Future of Ashburn Clinic more secure

Ashburn Clinic
Ashburn Clinic
Dunedin's Ashburn Clinic is on track to save $1 million this year, shoring up its future as a private mental health provider, says business manager Lindsay Smith.

The exact figure would not be known until later this year, Mr Smith said.

In June, Ashburn was forced to retrench because of a $900,000 funding shortfall in the 2010-11 financial year.

The clinic dropped 9.7 full-time equivalent staff, equating to 11 staff members, mostly through voluntary redundancy.

The clinic mothballed Alexander House, a hostel for self-sufficient patients, saving up to $30,000 on heating a month during winter.

It was hoped to reopen it in summer.

A new $400,000 boiler, using wood chips instead of gas, was set to cut the annual heating bill by about $150,000 a year, Mr Smith said.

The clinic planned to advertise for two nurses to replace those who had left amid the staff cuts, partly because of a change in hours caused by merging two wards, Gwen Wilson and Frank Hay.

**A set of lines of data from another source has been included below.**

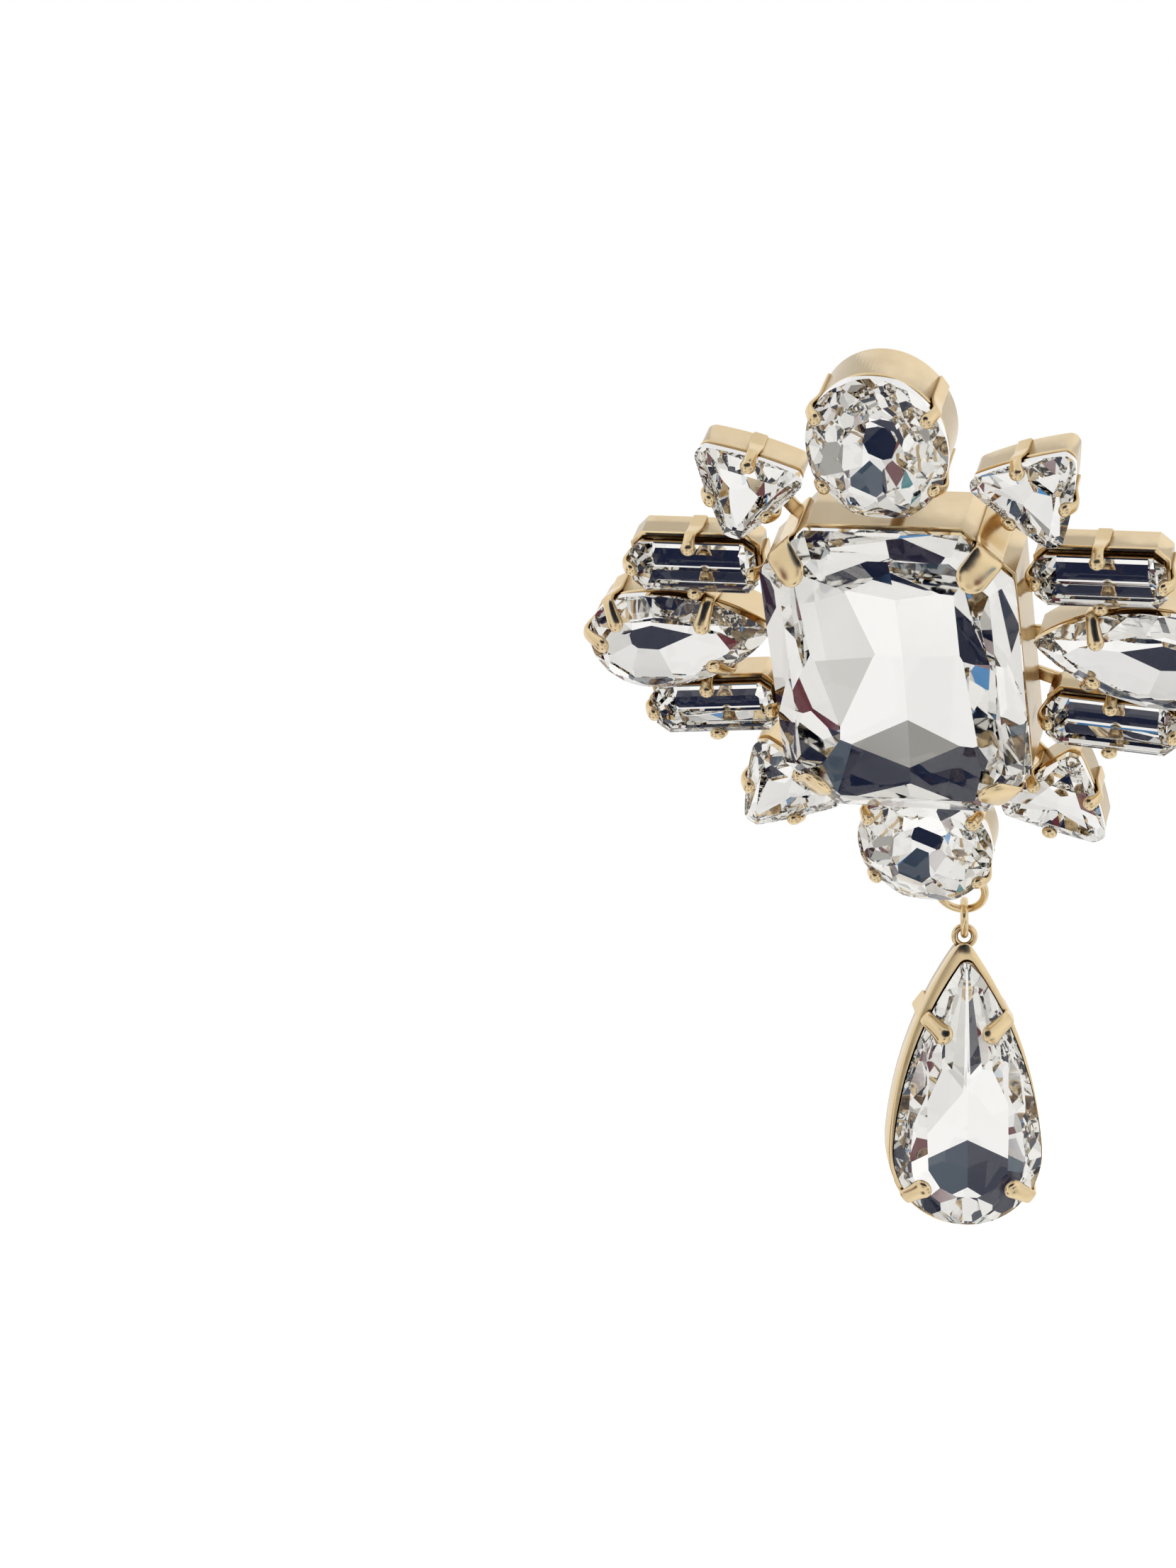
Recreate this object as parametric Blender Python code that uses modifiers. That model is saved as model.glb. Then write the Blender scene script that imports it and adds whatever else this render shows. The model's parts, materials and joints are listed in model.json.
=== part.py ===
"""Chandelier earring: thirteen cut stones in soldered claw cups, with a pear drop on a jump ring.

Row frame: +Z is up, the wearer's front is towards -Y, and the origin is where the ear post leaves the
cluster's back. The cluster hangs forward on its post, so its stones are laid out flat in a face frame
(x across, y up, z out of the face) that one empty turns into place.
"""
import math
from collections import namedtuple

import bmesh
import bpy
from mathutils import Matrix, Vector

MM = 0.001

# How the earring hangs
CLUSTER_DROOP = math.radians(36.0)
CLUSTER_ROLL = math.radians(3.8)
DROP_TURN = math.radians(15.0)
DROP_LEAN = math.radians(9.6)

# Stones, full sizes across and along
CENTRE_WIDTH = 24.6 * MM
CENTRE_HEIGHT = 32.2 * MM
CENTRE_CORNER_CUT = 4.8 * MM
TOP_WIDTH = 13.5 * MM
TOP_HEIGHT = 15.2 * MM
BOTTOM_WIDTH = 13.7 * MM
BOTTOM_HEIGHT = 14.0 * MM
TRILLION_RADIUS = 5.9 * MM
TRILLION_CORNER_RADIUS = 1.7 * MM
TRILLION_SIDE_REACH = 3.75 * MM
BAGUETTE_LENGTH = 13.2 * MM
BAGUETTE_WIDTH = 6.2 * MM
BAGUETTE_CORNER_CUT = 1.3 * MM
PEAR_LENGTH = 18.8 * MM
PEAR_WIDTH = 10.8 * MM
DROP_LENGTH = 28.8 * MM
DROP_WIDTH = 15.4 * MM

# How far each girdle stands above the small stones' girdles
CENTRE_LEVEL = 3.5 * MM
TOP_LEVEL = 1.5 * MM
PEAR_LEVEL = 0.5 * MM

# Cuts: heights as shares of the stone's smaller half size, and the facets round the girdle
GIRDLE_THICKNESS = 0.5 * MM
CROWN_SHARE = 0.27
PAVILION_SHARE = 0.42
TABLE_SHARE = 0.58
CULET_SHARE = 0.10
ROUND_FACETS = 16
PEAR_HEAD_STEPS = 7
PEAR_SIDE_STEPS = 3
PEAR_SIDE_RADIUS_SHARE = 3.2
TRILLION_CORNER_SPREAD = math.radians(52.0)
TRILLION_CORNER_STEPS = 3

# Cups and claws
CUP_DEPTH = 4.2 * MM
DROP_CUP_DEPTH = 5.0 * MM
CUP_WALL = 0.5 * MM
CUP_INSET = 0.2 * MM
SEAT_GAP = 0.2 * MM
CLAW_GAP = 0.15 * MM
CLAW_THICKNESS = 0.5 * MM
CLAW_WIDTH = 1.3 * MM
CLAW_REACH = 1.1 * MM
CLAW_TIP_SHARE = 0.7
BROAD_CLAW_WIDTH = 3.2 * MM
BROAD_CLAW_REACH = 2.6 * MM
DROP_CLAW_WIDTH = 2.1 * MM
DROP_CLAW_REACH = 1.9 * MM
BAR_WIDTH = 1.5 * MM
BAR_INSET = 0.06 * MM

# Spaces between neighbouring stones
STONE_SPACING = 0.35 * MM
INNER_END_SPACING = 0.85 * MM
TRILLION_SIDE_SPACING = 1.3 * MM
TUCK_SHARE = 0.82
PEAR_RISE = 0.3 * MM
PEAR_TILT = math.radians(8.0)
LOWER_BAGUETTE_TILT = math.radians(5.0)
TRILLION_TILT = math.radians(12.0)

# Post, loops and ring
POST_DIAMETER = 0.9 * MM
POST_LENGTH = 10.5 * MM
POST_SIDES = 12
POST_SEAT_SHARE = 0.2
POST_TIP_SHARE = 0.3
LOOP_RADIUS = 2.5 * MM
LOOP_WIRE = 0.8 * MM
LOOP_SIDE_ANGLE = math.radians(13.0)
RING_RADIUS = 1.75 * MM
RING_WIRE = 0.8 * MM
DROP_LOOP_RADIUS = 1.2 * MM
DROP_LOOP_WIRE = 0.74 * MM
DROP_APEX_BELOW_HINGE = 0.85 * MM
LINK_GAP = 0.1 * MM
LINK_SIDES = 16
WIRE_SIDES = 6

GOLD = ((0.85, 0.68, 0.42, 1.0), 0.18, 1.0)
CRYSTAL = ((0.80, 0.82, 0.85, 1.0), 0.03, 0.0)

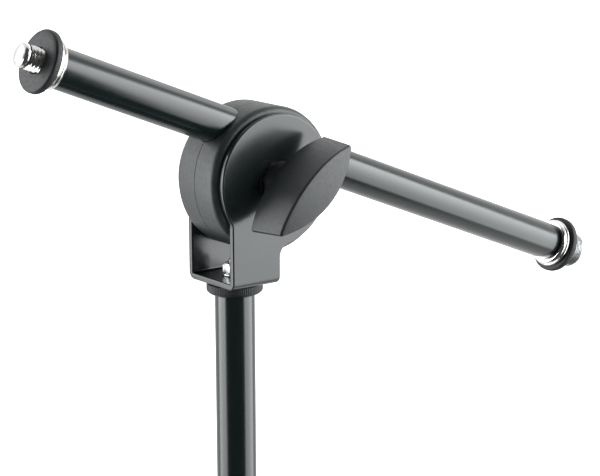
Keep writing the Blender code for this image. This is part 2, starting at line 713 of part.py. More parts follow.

Extra staff were also needed to cover a nurse and occupational therapist on maternity leave.

Deputy medical director Dr Stephanie du Fresne said it felt "odd" to recruit staff after letting so many go.

The "huge changes" for patients had mostly worked well, including merging those used to living self-sufficiently with other patients.

Director of nursing Steve Paddock said it would be "disingenuous" to say the clinic and remaining staff emerged from the cost-cutting unscathed.

An "extraordinarily difficult process", the cuts were at times traumatic, for patients and staff, he said.

For patients, staff departures sometimes echoed painful experiences in their own lives when people had left them, and the clinic had been careful to manage their care throughout the time, making them part of the process and well informed.

Ashburn had cut the scale of its operation - but not its quality or its scope, Mr Paddock said.

The clinic was proud to have organised the three-day Personality Disorder Conference 2010, at the Dunedin Public Art Gallery, starting on Friday.

Pre-conference workshops will be held tomorrow and Thursday.

Established in 1882, Ashburn is the country's oldest private psychiatric hospital and, apart from iwi services, New Zealand's only private psychiatric hospital.